Rasterfahndung und Operative Fallanalyse

Im Jahr 2022 prüfte das mittlerweile zuständige Kommissariat für Sexualdelikte mögliche Parallelen zu einem Diebstahl und einer Sachbeschädigung im Leipziger Norden. Doch auch das führte nicht zu einem Tatverdacht. Ab 2024 übernahm die neu gebildete Kommission für Altfälle die Ermittlungen. Diese Cold Case Unit habe bis in den Mai hinein im Rosental-Fall ermittelt, so Kripo-Chef Mädler. Doch letztlich überführten weder eine Operative Fallanalyse noch der Einsatz von Hunden und verdeckte Ermittlungen den gesuchten Vergewaltiger, sondern ein simpler Einbruch.
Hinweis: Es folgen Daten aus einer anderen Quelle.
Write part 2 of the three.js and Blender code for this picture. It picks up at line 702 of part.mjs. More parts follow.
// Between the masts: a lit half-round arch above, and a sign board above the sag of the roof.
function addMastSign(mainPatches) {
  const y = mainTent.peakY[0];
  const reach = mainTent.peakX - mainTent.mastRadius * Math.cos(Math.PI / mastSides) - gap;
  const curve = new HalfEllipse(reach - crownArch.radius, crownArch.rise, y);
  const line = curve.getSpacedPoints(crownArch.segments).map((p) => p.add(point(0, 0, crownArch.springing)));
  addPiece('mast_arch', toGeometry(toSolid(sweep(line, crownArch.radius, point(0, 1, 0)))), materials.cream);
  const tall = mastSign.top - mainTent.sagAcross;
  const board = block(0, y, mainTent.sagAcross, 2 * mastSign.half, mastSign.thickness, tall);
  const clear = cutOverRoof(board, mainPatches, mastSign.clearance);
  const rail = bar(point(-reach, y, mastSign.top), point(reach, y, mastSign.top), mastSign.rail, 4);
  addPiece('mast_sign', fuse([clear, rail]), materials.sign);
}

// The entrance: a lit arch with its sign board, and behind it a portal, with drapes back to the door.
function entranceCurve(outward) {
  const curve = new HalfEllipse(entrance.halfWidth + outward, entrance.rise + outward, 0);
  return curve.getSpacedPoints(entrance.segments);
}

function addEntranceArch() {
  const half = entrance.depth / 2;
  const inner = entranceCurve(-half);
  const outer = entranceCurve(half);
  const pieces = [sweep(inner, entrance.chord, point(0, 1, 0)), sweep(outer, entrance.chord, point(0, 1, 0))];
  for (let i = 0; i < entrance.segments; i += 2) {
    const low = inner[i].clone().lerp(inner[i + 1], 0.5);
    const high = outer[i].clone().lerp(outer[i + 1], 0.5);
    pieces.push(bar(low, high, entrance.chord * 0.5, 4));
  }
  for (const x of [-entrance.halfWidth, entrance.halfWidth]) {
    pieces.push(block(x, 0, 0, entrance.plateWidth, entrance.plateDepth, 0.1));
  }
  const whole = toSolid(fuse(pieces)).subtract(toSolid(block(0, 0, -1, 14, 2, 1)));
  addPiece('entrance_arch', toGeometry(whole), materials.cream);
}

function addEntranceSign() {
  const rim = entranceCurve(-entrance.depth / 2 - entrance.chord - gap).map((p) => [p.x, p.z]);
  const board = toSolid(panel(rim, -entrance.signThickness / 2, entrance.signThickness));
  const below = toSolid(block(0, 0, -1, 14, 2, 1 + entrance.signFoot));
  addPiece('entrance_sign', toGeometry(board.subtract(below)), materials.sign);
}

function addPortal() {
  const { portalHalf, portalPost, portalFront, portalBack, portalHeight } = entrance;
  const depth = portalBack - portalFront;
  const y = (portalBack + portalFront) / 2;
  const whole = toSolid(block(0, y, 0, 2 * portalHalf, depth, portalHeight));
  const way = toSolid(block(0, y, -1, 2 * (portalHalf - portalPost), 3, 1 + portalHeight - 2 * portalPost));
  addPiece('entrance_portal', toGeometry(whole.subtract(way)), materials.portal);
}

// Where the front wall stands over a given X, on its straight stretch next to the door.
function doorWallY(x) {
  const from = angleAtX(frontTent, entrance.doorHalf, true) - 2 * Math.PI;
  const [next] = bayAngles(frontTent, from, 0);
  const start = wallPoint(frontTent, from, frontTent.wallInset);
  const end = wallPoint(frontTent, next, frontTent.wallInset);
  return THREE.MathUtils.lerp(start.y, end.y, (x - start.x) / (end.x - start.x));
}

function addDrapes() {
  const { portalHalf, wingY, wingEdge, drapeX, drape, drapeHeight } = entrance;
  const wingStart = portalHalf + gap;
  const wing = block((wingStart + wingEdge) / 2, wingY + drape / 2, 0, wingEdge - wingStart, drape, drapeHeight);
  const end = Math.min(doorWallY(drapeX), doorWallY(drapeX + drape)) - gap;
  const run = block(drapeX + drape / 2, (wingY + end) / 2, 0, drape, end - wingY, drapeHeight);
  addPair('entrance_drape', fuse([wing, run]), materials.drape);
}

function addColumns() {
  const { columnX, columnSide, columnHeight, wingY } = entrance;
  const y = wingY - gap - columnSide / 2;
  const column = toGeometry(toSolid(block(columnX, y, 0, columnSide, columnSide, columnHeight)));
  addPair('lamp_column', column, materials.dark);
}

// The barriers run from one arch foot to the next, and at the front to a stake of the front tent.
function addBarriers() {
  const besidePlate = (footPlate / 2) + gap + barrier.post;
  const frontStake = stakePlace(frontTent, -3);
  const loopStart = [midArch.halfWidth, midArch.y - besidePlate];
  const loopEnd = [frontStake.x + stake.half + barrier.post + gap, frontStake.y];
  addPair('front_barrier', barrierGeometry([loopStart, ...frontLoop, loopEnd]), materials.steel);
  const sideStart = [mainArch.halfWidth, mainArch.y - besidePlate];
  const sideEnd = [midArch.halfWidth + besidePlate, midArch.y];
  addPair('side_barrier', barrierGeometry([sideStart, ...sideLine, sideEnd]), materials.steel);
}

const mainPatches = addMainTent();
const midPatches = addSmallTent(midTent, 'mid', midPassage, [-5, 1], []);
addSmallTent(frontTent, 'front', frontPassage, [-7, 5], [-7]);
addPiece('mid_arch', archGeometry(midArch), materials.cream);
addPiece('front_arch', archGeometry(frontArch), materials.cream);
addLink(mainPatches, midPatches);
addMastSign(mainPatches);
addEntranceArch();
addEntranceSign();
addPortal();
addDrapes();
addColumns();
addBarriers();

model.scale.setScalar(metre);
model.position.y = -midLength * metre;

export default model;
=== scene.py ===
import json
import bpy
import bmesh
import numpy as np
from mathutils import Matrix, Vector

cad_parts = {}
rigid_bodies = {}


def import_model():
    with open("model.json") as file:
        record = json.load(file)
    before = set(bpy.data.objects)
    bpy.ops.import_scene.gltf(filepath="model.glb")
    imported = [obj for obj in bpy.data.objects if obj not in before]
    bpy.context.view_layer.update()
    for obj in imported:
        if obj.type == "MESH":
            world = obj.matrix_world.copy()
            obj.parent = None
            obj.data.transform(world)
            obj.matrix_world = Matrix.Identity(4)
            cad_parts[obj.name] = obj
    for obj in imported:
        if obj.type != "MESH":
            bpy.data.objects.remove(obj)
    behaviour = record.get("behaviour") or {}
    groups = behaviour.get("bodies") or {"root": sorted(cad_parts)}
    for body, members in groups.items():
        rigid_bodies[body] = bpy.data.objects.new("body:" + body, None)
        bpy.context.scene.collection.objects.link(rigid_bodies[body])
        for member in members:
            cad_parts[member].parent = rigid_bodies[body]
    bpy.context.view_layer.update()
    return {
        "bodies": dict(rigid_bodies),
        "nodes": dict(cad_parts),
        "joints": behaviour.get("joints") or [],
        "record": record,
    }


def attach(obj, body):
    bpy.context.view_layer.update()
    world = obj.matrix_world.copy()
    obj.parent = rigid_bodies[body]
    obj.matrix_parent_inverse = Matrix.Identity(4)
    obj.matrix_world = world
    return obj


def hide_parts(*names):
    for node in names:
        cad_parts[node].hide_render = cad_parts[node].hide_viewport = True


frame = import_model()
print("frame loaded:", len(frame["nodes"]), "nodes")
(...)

Am 21. Mai wurde gegen den Mann aus dem Norden der Stadt Haftbefehl erlassen, einen Tag später nahmen Beamte ihn fest. Wie sich herausstellte, ist er ein weitgehend unbeschriebenes Blatt. Aktenkundig ist lediglich eine Geldstrafe wegen Ladendiebstahls. Erkenntnisse auf weitere versuchte oder vollendete Sexualdelikte – über die fünf ihm bereits zugeordneten Taten hinaus – liegen nach Angaben der Polizei zumindest bislang nicht vor. „Aber das wird natürlich jetzt weiterhin geprüft“, sagte Mädler.
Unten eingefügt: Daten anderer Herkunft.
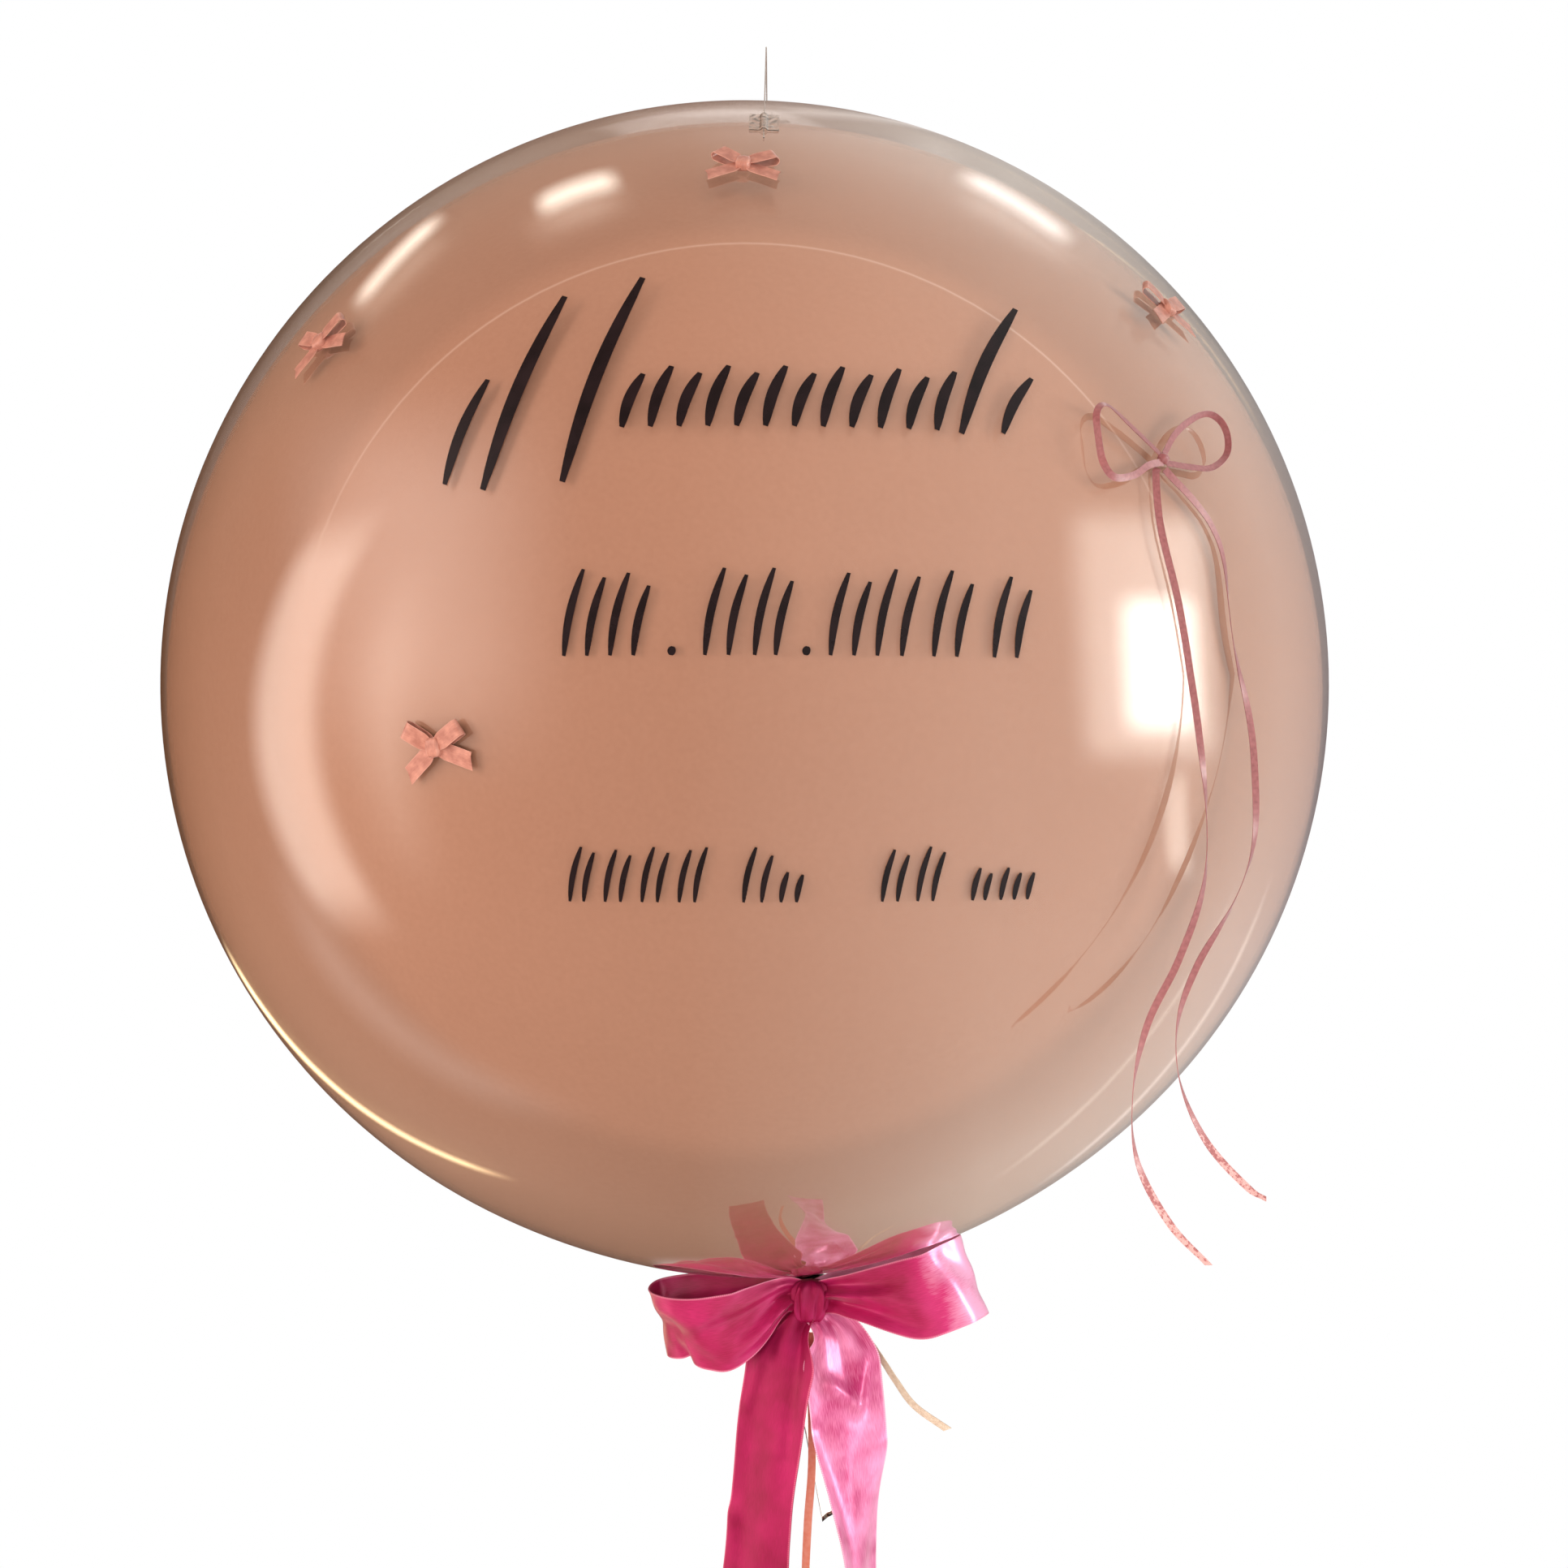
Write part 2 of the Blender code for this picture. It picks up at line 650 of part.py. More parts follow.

Nach der schockierenden Tat hatte die Polizei ihre Streifentätigkeit im Rosental massiv ausgeweitet. Bis Ende Oktober 2017 patrouillierten Beamte des Polizeireviers Zentrum und der Fahrradstaffel sowie Außendienstleiter, der Fachdienst Einsatzzüge, die Diensthundestaffel, die Operative Fahndungsgruppe, die Polizeireiterstaffel der Bereitschaftspolizei und der Stadtordnungsdienst. Frauen wurde geraten, in Wäldern und Parks besondere Vorsicht walten zu lassen, selbst tagsüber. Für Aufsehen sorgte etwa die polizeiliche Empfehlung, bis auf Weiteres nicht mehr allein joggen zu gehen.